Gather all lines from the material that contain "Blender".

____ Data

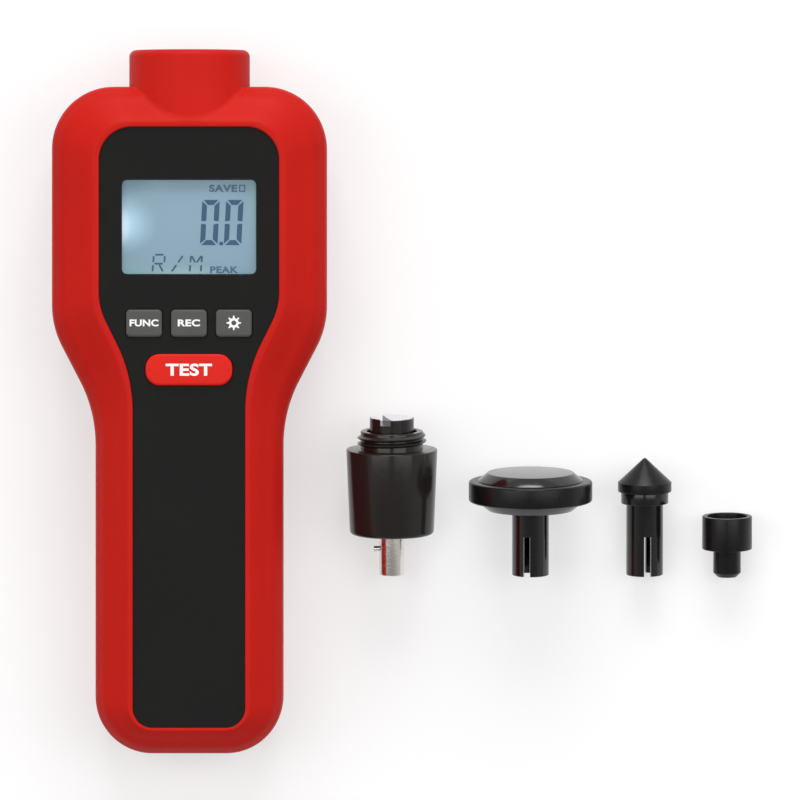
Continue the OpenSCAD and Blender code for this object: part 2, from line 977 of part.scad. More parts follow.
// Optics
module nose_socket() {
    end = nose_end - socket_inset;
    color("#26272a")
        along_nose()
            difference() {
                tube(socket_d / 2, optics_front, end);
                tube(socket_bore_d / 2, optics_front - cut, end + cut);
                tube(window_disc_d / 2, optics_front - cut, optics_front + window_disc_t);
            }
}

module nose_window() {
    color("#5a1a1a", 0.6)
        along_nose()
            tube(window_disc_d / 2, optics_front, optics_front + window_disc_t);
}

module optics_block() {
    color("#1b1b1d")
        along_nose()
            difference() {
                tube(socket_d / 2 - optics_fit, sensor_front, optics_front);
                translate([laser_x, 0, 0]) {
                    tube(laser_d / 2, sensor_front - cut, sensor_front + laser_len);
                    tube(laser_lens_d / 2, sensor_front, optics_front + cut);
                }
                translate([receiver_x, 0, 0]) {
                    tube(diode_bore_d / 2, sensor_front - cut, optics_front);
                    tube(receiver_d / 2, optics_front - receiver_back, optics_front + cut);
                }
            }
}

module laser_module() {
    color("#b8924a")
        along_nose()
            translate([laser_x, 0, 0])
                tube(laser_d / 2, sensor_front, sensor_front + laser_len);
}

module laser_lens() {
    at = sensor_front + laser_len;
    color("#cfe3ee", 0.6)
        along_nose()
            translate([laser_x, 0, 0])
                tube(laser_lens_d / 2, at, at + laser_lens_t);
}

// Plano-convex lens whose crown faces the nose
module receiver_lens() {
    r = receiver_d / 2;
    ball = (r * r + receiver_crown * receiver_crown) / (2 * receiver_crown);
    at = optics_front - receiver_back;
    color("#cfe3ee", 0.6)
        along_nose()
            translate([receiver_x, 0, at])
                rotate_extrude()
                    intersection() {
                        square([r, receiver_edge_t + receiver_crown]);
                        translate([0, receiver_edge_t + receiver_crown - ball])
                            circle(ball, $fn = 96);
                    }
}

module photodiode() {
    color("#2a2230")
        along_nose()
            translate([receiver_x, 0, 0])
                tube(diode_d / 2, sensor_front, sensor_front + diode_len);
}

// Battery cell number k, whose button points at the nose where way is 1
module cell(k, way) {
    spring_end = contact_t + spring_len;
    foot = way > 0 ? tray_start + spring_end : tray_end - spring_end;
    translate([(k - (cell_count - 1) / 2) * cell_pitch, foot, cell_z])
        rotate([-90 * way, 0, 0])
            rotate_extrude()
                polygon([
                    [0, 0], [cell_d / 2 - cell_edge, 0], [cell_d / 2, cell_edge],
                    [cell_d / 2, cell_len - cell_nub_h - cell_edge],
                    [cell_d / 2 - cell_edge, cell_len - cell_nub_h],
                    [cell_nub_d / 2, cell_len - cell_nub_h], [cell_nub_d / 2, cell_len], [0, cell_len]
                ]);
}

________
____ Data

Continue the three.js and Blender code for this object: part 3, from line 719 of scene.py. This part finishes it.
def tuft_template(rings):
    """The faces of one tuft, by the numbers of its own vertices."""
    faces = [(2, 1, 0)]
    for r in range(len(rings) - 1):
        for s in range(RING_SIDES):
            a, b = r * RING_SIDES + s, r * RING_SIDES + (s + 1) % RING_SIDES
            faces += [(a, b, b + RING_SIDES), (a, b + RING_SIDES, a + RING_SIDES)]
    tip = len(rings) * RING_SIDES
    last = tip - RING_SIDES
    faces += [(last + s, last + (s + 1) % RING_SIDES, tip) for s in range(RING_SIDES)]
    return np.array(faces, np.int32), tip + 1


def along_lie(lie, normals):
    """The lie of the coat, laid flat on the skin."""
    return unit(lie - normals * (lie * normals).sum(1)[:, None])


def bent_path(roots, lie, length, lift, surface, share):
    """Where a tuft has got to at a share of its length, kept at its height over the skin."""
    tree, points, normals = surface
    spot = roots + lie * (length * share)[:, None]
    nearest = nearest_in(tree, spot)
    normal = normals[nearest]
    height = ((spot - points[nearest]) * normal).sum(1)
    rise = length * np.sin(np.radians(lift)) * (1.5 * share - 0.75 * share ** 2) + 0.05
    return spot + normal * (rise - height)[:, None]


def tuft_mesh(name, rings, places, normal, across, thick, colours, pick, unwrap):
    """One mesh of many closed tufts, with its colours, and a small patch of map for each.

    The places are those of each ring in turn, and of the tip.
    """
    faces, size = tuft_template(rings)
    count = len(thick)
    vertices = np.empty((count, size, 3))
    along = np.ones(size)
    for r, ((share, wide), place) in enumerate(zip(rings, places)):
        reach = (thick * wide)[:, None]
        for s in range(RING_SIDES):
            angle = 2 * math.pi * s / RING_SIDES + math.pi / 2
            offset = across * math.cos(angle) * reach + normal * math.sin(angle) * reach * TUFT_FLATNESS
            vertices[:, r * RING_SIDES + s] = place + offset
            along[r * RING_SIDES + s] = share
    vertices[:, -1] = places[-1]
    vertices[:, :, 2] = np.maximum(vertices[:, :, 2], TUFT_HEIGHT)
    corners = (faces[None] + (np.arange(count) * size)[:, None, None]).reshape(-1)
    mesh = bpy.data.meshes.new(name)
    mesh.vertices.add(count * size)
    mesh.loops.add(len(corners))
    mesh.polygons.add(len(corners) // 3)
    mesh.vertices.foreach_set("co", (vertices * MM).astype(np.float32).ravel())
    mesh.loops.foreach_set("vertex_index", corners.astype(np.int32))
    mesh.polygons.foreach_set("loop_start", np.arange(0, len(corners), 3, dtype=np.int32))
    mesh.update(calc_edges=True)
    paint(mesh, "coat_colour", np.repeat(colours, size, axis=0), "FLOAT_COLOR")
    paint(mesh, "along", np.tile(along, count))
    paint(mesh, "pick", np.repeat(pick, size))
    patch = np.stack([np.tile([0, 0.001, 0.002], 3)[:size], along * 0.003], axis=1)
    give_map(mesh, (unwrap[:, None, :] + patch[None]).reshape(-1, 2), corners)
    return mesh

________

:: Written response ::
Continue the OpenSCAD and Blender code for this object: part 2, from line 977 of part.scad. More parts follow.
Continue the three.js and Blender code for this object: part 3, from line 719 of scene.py. This part finishes it.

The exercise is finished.